* What to do: Every line that contains the word "object" should be copied.

* Data for processing:
-- -- --
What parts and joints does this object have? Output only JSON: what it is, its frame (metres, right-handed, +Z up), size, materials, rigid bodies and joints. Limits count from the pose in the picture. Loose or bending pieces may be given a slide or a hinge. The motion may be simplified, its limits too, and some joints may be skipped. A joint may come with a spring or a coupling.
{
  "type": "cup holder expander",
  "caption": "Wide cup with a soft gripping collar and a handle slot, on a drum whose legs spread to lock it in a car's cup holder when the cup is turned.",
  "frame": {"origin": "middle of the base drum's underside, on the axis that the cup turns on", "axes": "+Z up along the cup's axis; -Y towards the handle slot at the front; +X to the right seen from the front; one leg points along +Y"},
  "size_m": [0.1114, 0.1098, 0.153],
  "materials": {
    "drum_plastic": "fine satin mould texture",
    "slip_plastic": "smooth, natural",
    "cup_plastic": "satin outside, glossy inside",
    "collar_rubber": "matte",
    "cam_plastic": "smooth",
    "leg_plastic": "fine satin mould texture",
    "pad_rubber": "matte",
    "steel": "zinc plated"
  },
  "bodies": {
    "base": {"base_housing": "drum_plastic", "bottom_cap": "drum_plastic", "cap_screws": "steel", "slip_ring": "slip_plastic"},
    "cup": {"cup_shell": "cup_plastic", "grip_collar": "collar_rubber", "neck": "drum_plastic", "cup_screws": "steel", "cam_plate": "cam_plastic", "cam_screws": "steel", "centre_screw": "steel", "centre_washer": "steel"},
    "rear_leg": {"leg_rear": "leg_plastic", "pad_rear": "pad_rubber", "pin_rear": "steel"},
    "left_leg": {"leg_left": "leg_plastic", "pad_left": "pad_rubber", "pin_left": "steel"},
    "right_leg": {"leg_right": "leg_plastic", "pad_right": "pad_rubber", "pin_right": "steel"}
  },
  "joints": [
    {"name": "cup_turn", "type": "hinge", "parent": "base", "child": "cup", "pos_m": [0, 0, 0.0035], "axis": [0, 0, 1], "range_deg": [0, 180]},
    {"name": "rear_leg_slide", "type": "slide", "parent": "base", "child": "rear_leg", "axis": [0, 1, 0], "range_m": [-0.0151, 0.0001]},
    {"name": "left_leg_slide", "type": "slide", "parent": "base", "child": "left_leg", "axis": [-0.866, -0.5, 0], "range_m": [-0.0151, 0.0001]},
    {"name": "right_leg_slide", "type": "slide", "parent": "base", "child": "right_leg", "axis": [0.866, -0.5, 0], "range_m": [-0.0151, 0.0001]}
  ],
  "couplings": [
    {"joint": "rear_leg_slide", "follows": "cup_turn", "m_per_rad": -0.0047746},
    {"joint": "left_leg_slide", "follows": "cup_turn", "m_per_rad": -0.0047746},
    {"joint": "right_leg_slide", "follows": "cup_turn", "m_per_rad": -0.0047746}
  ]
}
-- -- --
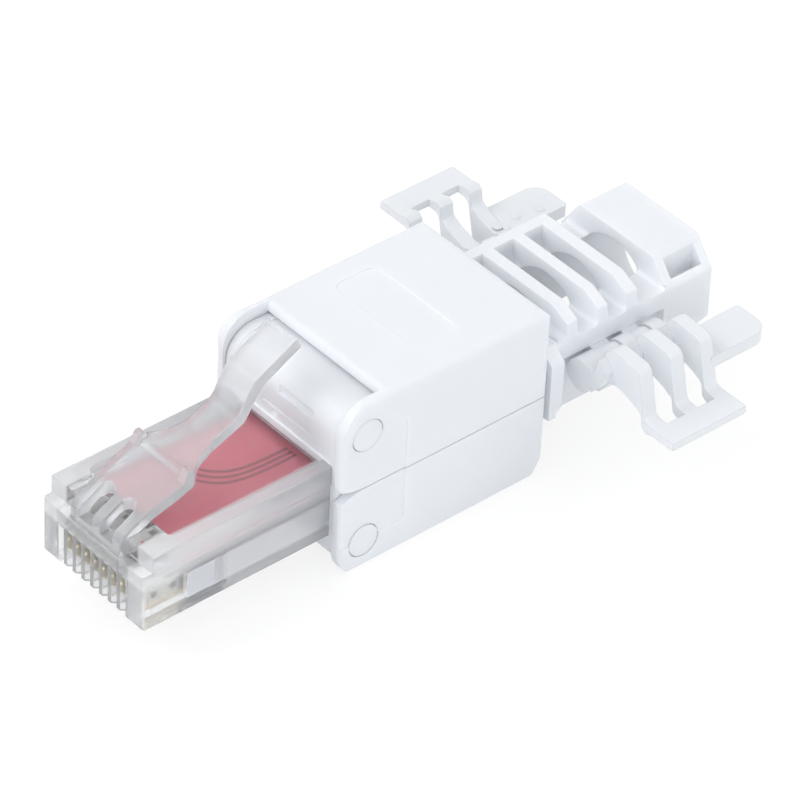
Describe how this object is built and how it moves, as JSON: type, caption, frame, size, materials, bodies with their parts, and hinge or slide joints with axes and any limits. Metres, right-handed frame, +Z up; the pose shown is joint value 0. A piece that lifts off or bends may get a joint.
-- -- --
* Solution below:
What parts and joints does this object have? Output only JSON: what it is, its frame (metres, right-handed, +Z up), size, materials, rigid bodies and joints. Limits count from the pose in the picture. Loose or bending pieces may be given a slide or a hinge. The motion may be simplified, its limits too, and some joints may be skipped. A joint may come with a spring or a coupling.
Describe how this object is built and how it moves, as JSON: type, caption, frame, size, materials, bodies with their parts, and hinge or slide joints with axes and any limits. Metres, right-handed frame, +Z up; the pose shown is joint value 0. A piece that lifts off or bends may get a joint.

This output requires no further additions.